Fortunately the Indian praxis has by and large rectified the deficits of representative democracy practiced in India’s heterogeneous society in choosing its First Citizen, the President of India.  Most of our Presidents were Hindus, as it ought to be, given India’s religious composition.  The most populous religious minority, namely the Muslims, had three presidents.

The third numerous religious minority, namely the Sikhs, too had a president.  But alas, the second numerous religious minority, the Christians, has had no President in the last six decades of Indian democracy!  We believe that if the practice of mere representative democracy were allowed full play, India would not have ever got a Non-Hindu President which goes to suggest the internalization of secular values by the political class of India.  It is the practice of inclusive democracy which deepens the participatory process in democratic politics which made this possible.  But the incorporation of the Christian community into this process has been ignored so far, perhaps unintentionally.  Therefore we want to appeal to all the political parties to rectify this deficit by electing a Christian as India’s next President.  We want to underline here that the quality of India’s governance process and our country’s global standing among the comity of nations will increase manifold through this noble gesture.  It is also pertinent to recall here that the Indian Christian Community is spatially dispersed, culturally diverse and socially differentiated, indeed a microcosm of the macrocosm that is India.

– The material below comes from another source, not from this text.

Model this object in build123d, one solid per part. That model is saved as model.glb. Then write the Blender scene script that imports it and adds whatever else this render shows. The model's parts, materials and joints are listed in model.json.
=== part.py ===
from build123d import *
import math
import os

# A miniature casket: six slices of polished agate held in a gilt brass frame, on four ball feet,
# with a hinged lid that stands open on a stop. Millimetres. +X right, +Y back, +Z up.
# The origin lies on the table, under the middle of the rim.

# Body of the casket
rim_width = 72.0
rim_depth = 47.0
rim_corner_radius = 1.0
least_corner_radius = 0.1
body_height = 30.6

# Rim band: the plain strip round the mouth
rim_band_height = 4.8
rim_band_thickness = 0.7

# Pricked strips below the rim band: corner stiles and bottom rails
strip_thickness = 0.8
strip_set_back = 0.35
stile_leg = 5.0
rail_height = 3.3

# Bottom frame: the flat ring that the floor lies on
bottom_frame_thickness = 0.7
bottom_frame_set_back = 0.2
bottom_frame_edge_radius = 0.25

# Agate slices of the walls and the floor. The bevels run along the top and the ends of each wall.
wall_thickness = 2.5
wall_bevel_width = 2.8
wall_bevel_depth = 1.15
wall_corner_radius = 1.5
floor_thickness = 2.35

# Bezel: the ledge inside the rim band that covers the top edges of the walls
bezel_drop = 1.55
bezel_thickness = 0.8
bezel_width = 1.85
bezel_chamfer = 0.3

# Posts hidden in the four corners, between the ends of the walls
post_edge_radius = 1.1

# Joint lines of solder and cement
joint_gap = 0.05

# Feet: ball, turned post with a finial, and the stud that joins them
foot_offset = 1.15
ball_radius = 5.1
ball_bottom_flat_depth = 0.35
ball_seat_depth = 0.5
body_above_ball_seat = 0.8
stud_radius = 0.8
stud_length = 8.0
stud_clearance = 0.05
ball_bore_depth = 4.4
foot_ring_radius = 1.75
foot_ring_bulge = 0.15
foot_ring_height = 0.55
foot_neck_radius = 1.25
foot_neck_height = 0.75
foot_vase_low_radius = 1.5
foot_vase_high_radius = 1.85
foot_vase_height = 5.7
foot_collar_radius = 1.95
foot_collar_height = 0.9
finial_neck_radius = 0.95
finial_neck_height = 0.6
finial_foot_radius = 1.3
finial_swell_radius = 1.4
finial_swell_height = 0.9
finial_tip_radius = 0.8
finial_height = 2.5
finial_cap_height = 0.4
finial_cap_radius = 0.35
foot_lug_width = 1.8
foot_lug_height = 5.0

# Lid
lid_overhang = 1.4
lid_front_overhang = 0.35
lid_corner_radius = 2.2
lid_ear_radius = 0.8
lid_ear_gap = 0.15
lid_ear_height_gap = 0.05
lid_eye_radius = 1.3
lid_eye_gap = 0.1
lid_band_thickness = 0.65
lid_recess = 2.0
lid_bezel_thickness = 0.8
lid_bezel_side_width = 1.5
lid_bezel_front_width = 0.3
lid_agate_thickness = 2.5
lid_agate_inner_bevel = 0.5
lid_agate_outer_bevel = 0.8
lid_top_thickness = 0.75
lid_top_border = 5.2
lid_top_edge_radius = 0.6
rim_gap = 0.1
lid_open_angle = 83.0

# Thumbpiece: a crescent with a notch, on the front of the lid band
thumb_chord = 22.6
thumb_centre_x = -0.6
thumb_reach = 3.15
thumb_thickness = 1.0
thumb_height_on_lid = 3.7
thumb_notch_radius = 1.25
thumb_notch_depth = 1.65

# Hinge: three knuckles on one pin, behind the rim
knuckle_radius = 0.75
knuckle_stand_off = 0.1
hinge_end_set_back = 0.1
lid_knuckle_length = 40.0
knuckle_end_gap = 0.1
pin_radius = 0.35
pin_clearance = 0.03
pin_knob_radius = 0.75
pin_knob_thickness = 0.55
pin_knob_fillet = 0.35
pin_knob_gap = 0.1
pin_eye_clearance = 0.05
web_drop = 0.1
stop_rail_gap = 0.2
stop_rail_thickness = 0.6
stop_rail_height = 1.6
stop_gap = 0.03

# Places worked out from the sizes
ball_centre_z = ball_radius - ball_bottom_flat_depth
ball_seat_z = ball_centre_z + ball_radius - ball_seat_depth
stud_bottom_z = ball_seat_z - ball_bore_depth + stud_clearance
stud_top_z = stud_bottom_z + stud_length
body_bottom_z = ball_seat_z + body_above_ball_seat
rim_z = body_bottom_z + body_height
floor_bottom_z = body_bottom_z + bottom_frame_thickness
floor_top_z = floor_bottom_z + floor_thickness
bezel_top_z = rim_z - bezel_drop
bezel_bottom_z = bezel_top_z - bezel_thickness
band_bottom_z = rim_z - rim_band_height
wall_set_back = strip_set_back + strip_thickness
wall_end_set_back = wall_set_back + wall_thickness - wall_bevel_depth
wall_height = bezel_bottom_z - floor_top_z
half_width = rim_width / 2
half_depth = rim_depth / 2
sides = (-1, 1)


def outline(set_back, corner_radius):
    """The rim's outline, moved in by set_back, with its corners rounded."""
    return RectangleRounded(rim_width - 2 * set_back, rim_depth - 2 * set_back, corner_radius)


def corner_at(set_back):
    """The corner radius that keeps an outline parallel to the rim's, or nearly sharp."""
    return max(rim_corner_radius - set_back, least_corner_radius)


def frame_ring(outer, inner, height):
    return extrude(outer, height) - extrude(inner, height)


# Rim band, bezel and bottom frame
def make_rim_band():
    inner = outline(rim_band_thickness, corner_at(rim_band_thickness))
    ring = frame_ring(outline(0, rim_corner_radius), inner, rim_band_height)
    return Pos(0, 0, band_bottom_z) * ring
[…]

We want to remind all our fellow citizens and political decision makers a historical fact and a contemporary reality.  The representatives of Christian community made signal contributions in the Constituent Assembly debates, which prescribed the norms and envisioned the value-orientations of our democratic-secular polity.  Christians did not demand any `communal’ representation, indeed they opted out of it, firmly reposing faith in the abundant goodness of their fellow citizens drawn mainly from other religious communities.  But this tacit understanding is not yet fulfilled and the Christian community of India is on the verge of a deep collective alienation, which remains unarticulated.  This emerging negative trend needs to be nipped in the bud itself.

The contemporary reality that we are referring to is the stupendous contributions that the Christian community made to the process of nation-building in multifarious fields, particularly in the social sectors such as education and health and in creating a vibrant civil society, the third pillar in any modern society, the other two being the state and market institutions.  True, the contributions of the Christian community are tacitly acknowledged but rarely rewarded viewed in terms of its representation in constitutional offices.  It is high time that our beloved country formally acknowledges both the historical and contemporary contributions of the Christian community by electing a President who belongs to that community.

Finally, in staking a legitimate claim of the Christian community for the position of the next President of India we do not want to compromise on quality.  We insist that the person identified and elected as the President ought to be of impeccable integrity, of high achievements in the field of his/her chosen vocation, with unimpeachable commitment to values such as democracy, secularism and pluralism, and whose qualities of head and heart are in tune with the majesty of Indian Constitution and the grandeur of the office of the President which the person is called upon to occupy.

This brief statement, we hope, will convince all those who are involved in the process of identifying and electing the next President of India that its intent is not demanding communal representation but deepening secularism.